Work instructions — Take every line from the listing below that includes "this" and copy it.

Entries —
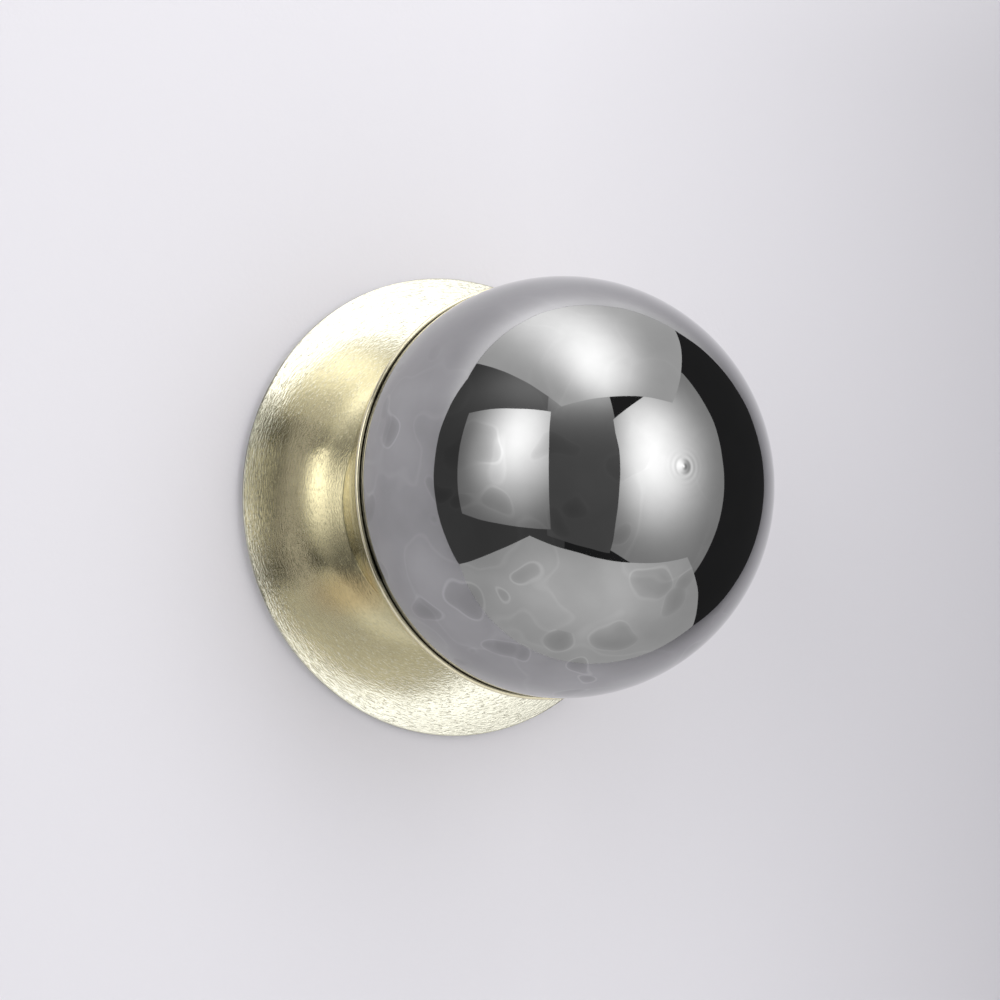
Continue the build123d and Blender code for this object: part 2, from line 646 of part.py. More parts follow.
--
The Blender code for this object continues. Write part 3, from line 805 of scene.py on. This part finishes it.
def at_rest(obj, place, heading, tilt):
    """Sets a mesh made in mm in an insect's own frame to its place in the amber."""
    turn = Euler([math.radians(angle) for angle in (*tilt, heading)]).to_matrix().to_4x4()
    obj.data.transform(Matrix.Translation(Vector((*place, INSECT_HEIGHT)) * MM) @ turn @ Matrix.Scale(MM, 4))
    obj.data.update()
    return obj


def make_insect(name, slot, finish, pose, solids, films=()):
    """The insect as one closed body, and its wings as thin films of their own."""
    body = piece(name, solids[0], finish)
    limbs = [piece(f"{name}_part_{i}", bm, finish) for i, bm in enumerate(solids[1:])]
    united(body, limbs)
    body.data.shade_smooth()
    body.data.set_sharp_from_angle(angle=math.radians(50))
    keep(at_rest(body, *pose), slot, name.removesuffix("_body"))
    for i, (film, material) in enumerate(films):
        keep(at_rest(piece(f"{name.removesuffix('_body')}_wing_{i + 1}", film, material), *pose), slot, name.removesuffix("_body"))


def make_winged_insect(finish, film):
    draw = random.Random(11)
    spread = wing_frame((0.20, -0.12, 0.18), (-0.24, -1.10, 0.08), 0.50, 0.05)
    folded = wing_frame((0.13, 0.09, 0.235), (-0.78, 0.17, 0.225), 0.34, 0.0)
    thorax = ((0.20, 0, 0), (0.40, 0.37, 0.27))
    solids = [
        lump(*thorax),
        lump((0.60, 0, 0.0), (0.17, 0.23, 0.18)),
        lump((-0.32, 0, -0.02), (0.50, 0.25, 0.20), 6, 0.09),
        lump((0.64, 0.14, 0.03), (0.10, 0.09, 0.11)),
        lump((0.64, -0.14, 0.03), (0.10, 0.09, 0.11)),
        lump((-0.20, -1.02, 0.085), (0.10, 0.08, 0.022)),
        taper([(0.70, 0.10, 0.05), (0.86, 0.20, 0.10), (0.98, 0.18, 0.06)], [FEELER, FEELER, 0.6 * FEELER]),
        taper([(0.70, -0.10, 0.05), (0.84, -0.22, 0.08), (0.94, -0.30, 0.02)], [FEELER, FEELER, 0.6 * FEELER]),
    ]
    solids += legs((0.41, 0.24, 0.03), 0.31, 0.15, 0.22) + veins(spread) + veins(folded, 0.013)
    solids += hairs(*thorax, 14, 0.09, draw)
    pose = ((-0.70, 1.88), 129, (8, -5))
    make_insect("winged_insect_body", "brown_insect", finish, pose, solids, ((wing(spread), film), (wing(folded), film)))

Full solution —
Continue the build123d and Blender code for this object: part 2, from line 646 of part.py. More parts follow.
The Blender code for this object continues. Write part 3, from line 805 of scene.py on. This part finishes it.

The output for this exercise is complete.